Bonus Companion Endorsement: After McClelland’s piece, an interesting companion reading would be Simon Balto’s very helpful summary of the forthcoming work of Heather Ann Thompson on the evolution of the U.S. criminal justice system.
Tom
I’ve only recently discovered the genius of Louis C.K., whose T.V. show and stand-up routines are both hilarious also spot on (if you haven’t seen his bit on aging, you should). But long before Louis was a household name as a comedian, he was a filmmaker, and a moderately successful one at that. His best known film is probably the Chris Rock vehicle Pootie Tang, which I will probably watch now that I know he directed it, but his best work probably came before that in a series of short films made in the ’90s, many of which garnered awards at film festivals. And thanks to Louis’ own YouTube channel, we have access to them all. These short indie comedies have the aesthetic of early Jim Jarmusch films, but are unmistakably Louis’ in humor and tone. And while they may not as funny as his recent projects, they’re still well worth your time. Here’s a complete list of his shorts: Ice Cream (1993; embedded below), The Letter V (1998), The Legend of Willie Brown (1998), Ugly Revenge (mid-’90s), Highjacker (1998), Hello There (1998), Brunch (1998), Persona Nell ‘Aqua (1999),and Searching for Nixon (2005).
Dave
I think I can truthfully say that no consumer culture product excites me like a new Paul Pope comic book. For nearly half of my life, I have, very irregularly, had the thrill to walk into a comic shop and see a Pope cover. My heart skips a beat every time. While my instant joy comes mainly from Pope’s unparalleled thick-inks-in-motion drawings and terrific lettering (and stories), part of the appeal has got to be how infrequently Pope publishes and the consistent lack of advanced warning. For anyone who loved black and white indy comics during the “renaissance” of the form in the early and mid-90s, late, never-arriving, and never-completed comic stories generated as much appeal (and aggravation) by their irregular intervals as the self-published graphic novellas themselves. A sci-fi comedy about a young girl on Mars and her mechanical guardian, Pope’s THB was a stand-out comic, even among its (friendly) competitors: Rare Bit Fiends, Strangers in Paradise, Cerebus, Bone, Hepcats, Stray Bullets, Strangehaven, etc.

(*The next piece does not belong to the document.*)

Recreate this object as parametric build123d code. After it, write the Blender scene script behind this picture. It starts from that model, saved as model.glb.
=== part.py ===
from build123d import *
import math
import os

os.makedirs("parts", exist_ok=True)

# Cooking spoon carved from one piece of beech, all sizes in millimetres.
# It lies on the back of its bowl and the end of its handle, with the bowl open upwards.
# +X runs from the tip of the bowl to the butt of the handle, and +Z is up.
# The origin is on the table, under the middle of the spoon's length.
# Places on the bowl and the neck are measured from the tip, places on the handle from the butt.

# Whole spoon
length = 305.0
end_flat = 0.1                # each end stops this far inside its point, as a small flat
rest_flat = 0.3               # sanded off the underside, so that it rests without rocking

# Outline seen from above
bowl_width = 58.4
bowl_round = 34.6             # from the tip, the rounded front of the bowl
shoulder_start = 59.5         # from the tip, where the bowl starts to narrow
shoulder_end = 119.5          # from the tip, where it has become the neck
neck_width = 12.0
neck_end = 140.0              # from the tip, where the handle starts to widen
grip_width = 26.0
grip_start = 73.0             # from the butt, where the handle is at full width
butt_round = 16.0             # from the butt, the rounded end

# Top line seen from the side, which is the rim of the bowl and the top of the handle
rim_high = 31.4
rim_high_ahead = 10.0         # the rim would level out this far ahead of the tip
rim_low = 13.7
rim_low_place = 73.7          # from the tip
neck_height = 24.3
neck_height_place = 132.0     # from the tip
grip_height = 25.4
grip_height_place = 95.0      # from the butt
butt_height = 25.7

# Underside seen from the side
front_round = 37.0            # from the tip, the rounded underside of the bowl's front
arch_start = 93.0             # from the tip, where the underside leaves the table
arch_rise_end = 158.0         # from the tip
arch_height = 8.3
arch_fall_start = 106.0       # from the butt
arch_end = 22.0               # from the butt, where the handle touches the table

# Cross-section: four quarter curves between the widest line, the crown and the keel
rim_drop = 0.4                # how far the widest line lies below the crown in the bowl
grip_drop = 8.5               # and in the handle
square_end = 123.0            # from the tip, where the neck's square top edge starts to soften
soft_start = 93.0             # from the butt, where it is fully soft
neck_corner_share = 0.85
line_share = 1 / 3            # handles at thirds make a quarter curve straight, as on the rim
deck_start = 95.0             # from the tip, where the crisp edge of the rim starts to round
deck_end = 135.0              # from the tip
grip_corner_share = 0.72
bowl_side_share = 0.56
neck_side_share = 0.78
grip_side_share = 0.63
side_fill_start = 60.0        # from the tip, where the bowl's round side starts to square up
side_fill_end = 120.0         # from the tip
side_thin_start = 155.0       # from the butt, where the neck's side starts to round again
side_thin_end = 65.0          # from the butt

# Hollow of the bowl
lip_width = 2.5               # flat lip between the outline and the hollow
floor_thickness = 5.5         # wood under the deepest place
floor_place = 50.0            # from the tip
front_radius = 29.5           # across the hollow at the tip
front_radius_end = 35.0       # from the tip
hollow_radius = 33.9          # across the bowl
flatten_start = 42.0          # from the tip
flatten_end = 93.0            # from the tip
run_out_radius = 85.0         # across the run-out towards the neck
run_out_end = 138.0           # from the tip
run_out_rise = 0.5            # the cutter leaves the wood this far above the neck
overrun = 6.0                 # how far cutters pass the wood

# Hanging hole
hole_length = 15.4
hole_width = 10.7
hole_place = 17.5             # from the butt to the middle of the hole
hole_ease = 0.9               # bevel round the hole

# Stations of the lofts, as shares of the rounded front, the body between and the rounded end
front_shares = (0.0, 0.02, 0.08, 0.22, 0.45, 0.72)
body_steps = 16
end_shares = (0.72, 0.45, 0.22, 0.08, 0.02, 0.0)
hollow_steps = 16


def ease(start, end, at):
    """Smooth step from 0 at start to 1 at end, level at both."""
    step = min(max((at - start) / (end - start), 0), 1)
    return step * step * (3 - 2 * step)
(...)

Like many in this list, we’ll probably never read the “end” of the THB story. But thanks to the new beautiful and full-color collection by Image Comics, The One Trick Rip-Off + Deep Cuts, Pope fans can revisit Paul Pope’s early career. The title story (originally published in the anthology, Dark Horse Presents) is a fast-paced gangster heist centering on a romance. It’s nice, and the added coloring by Jamie Grant brings dozens to pages to life in a way the 8-page anthology chapters could not (I usually prefer black and white comics and dismiss after-the-fact coloring jobs–not this time). But the real thrills here are the 150 pages of “deep cuts” by Pope while he moved from Columbus, OH to NYC to Tokyo. Something like a band’s “b sides” collection, these include short stories from the universe of THB, lovely illustrated poems, and a few shorts from Pope’s brief stint with the Japanese manga company, Kodansha–stories which I’d heard tell about 15-18 years ago and have never been able to read until now. If you’ve never read Pope, go do it. His work for DC Comics over the last decade, Heavy Liquid and 100%, are landmarks of the medium; his first publication, The Ballad of Dr. Richardson, has aged very well. Pope has been promising the publication of his epic Battling Boy for well over a decade and, though I have no idea if it’ll ever see publication, The One Trick Rip-Off seems a good portent for future work.

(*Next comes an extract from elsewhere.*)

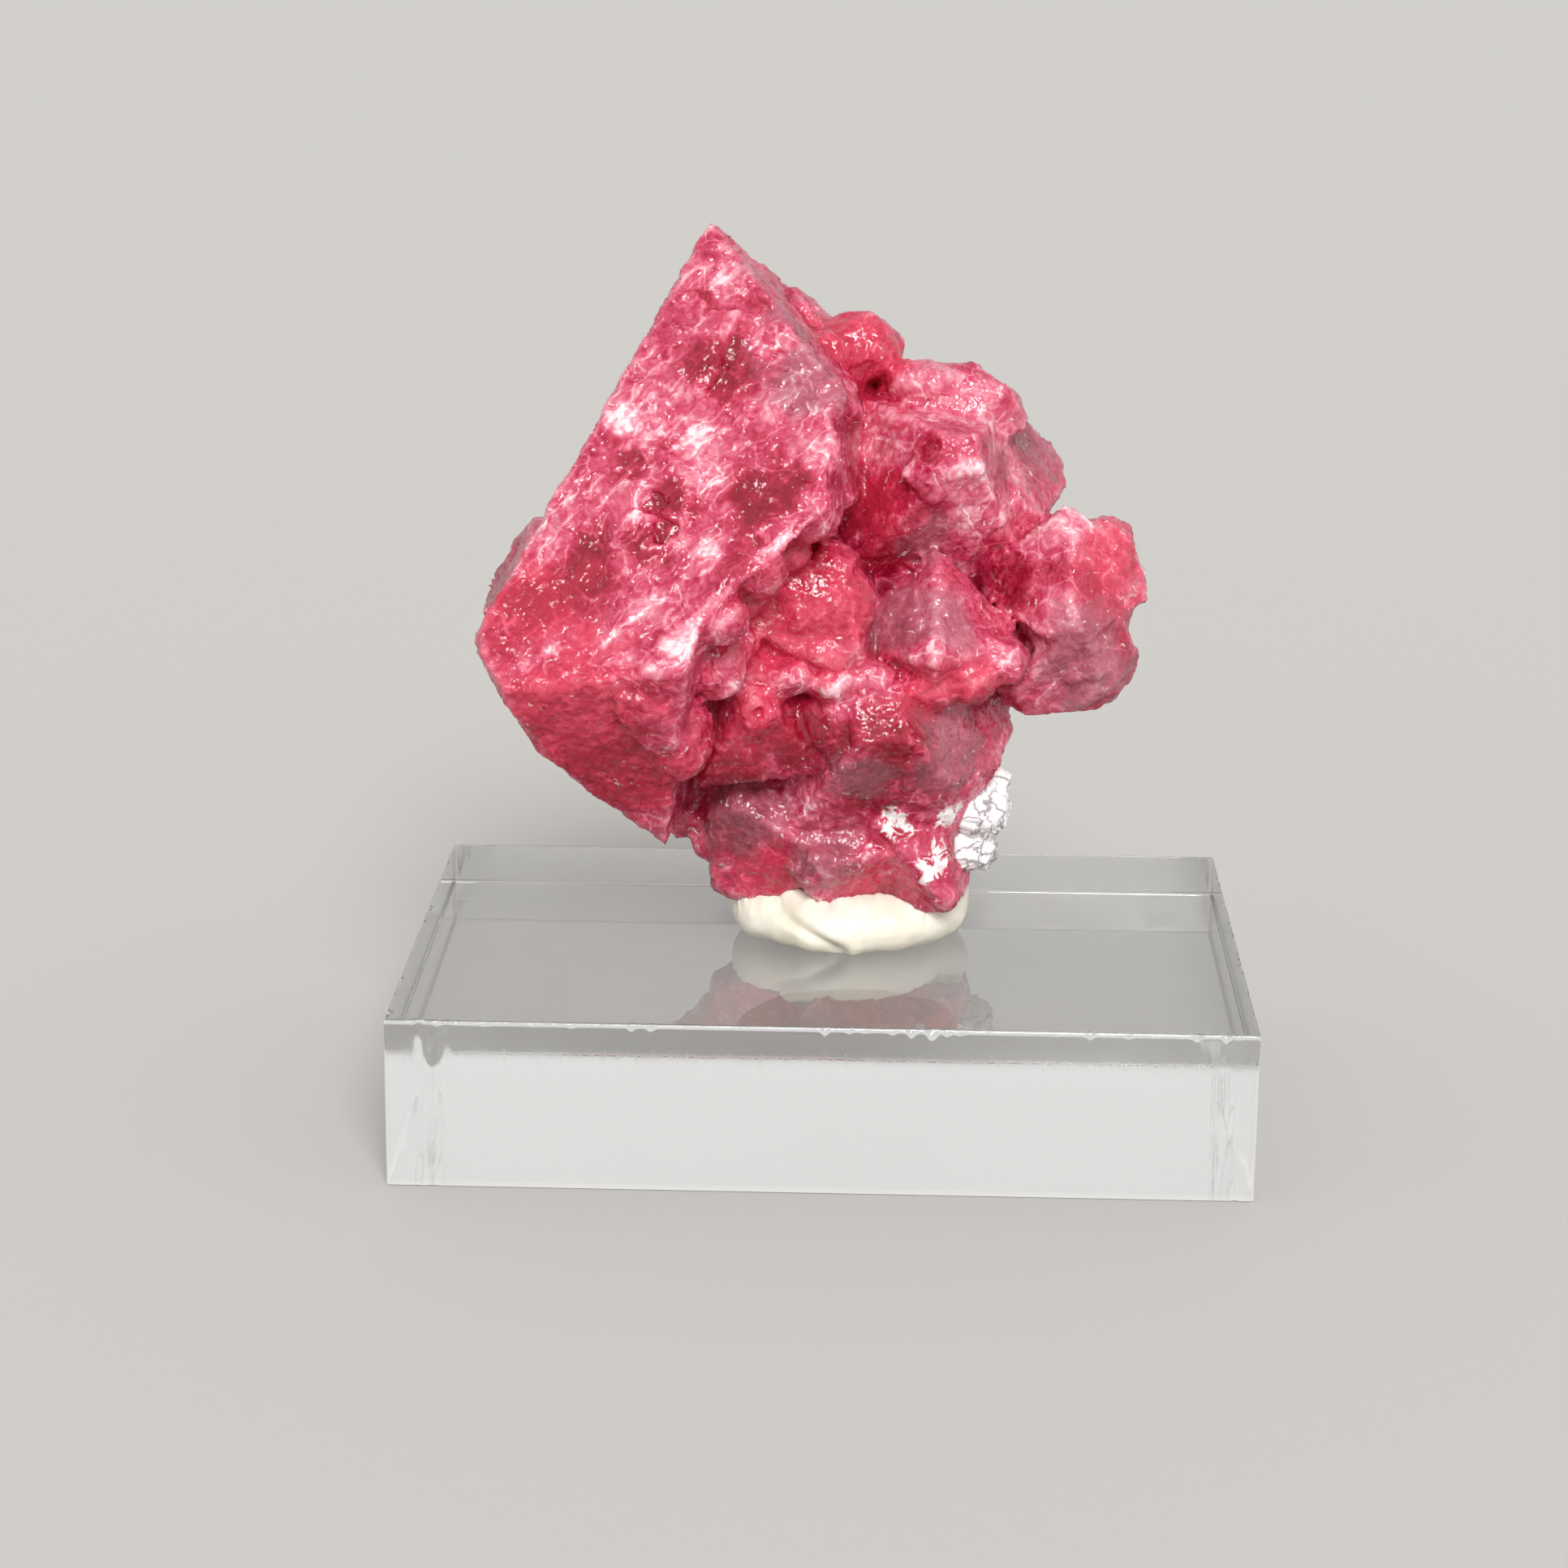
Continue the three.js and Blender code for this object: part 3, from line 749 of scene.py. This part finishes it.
SPINEL_COLOURS = [
    (0.0, "#a00a2c"),  # the deepest windows
    (0.24, "#bd2246"),
    (0.44, "#d24868"),
    (0.6, "#da6a81"),
    (0.78, "#e595a5"),
    (0.97, "#f6d6da"),  # frost
]
spinel_ramp = add(tree, "ValToRGB", {"Fac": tone})
stops = spinel_ramp.color_ramp.elements
while len(stops) < len(SPINEL_COLOURS):
    stops.new(0.5)
for stop, (at, colour) in zip(stops, SPINEL_COLOURS):
    stop.position = at
    stop.color = linear(colour)
print("fields in the tone:", len(TONE_PARTS), "colours in the ramp:", len(stops))

# %% [markdown]
# Three more colours lie over the ramp's. Clear red crystals glow coral, and some skins are a
# mauve grey, which also paints shade on the side face by the peak and on the undersides. White
# is left for traces of calcite, for painted glare beside them, and for sparkles, which are
# painted glints where here and there a speck of clean crystal flashes.

# %% Spinel colour
RED_AMOUNT = 0.6
GREY_AMOUNT = 0.55

red_share = add(tree, "Math", {0: mark["red"], 1: RED_AMOUNT}, operation="MULTIPLY")
warm = add(
    tree,
    "Mix",
    {0: red_share, 6: spinel_ramp, 7: linear("#de3252")},
    data_type="RGBA",
)
# Grey is a mauve grey skin, and painted shade on the side face by the peak and on the undersides
grey_and_shade_share = add(tree, "Math", {0: mark["grey_and_shade"], 1: GREY_AMOUNT}, operation="MULTIPLY")
greyed = add(
    tree,
    "Mix",
    {0: grey_and_shade_share, 6: warm.outputs[2], 7: linear("#a36b77")},
    data_type="RGBA",
)
# White, partly calcite and partly painted glare, is left where a white spot and the mottle are both
# high
calcite_and_glare_field = add(tree, "Math", {0: mottle, 1: 2.5, 2: mark["white"]}, operation="MULTIPLY_ADD")
calcite_and_glare_patches = add(tree, "MapRange", {"Value": calcite_and_glare_field, "From Min": 2.05, "From Max": 2.25})
# Sparkles are painted glints: white specks where a fine noise peaks
specks = add(
    tree,
    "TexNoise",
    {"Vector": bent, "Scale": per(0.45), "Detail": 2.0, "Distortion": 1.5},
)
painted_glints = add(
    tree,
    "MapRange",
    {"Value": specks, "From Min": 0.68, "From Max": 0.74, "To Max": 0.85},
)
calcite_glare_and_glint_share = add(tree, "Math", {0: calcite_and_glare_patches, 1: painted_glints}, operation="MAXIMUM")
spinel_colour = add(
    tree,
    "Mix",
    {0: calcite_glare_and_glint_share, 6: greyed.outputs[2], 7: linear("#fbf4f2")},
    data_type="RGBA",
)
print("nodes in the spinel so far:", len(tree.nodes))

# %% [markdown]
# Finer relief than the mesh can hold comes from the shader: rounded bumps of 0.45 mm, as on a
# surface that has been lightly dissolved, and flat glinting facets of 0.35 mm. For those each
# cell of a texture leans the surface's normal its own way, so that now and then one mirrors
# the light. Clear spots let more light through than the frosted ones.

# %% Spinel shader
rounded = add(tree, "TexNoise", {"Vector": place, "Scale": per(0.45), "Detail": 1.0})
bump = add(tree, "Bump", {"Height": rounded, "Strength": 0.8, "Distance": 0.2 * MM})
facets = add(tree, "TexVoronoi", {"Vector": place, "Scale": per(0.35)}, feature="F1")
lean = add(tree, "VectorMath", {0: facets.outputs["Color"], 1: (0.5, 0.5, 0.5)}, operation="SUBTRACT")
lean_scale = add(tree, "MapRange", {"Value": mottle, "From Min": 0.4, "From Max": 0.6, "To Max": 0.7})
lean = add(tree, "VectorMath", {0: lean, "Scale": lean_scale}, operation="SCALE")
leaning = add(tree, "VectorMath", {0: bump, 1: lean}, operation="ADD")
leaning = add(tree, "VectorMath", {0: leaning}, operation="NORMALIZE")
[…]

Form And Landscape: Southern California Edison and the Los Angeles Basin, 1940-1990 is an online photograph exhibition put together by William Deverell and Greg Hise in partnership with the Huntington Library and The Getty. It assembles photos under broad themes from the tens of thousands that Southern California Edison donated to the Huntington years ago.
They stretch from the early to the late twentieth century, but are mostly from the middle decades, and in particular the 1950s and 1960s. They are both a general depiction of mid-century modernism and a specific record of the culture, commerce, and built environment of Southern California. Also, they are beautiful and haunting.
Anyone who knows the work of Luc Sante knows that matter-of-fact, archival photography can be just as aesthetically meaningful as artistic photography, if not more so. That’s the case here.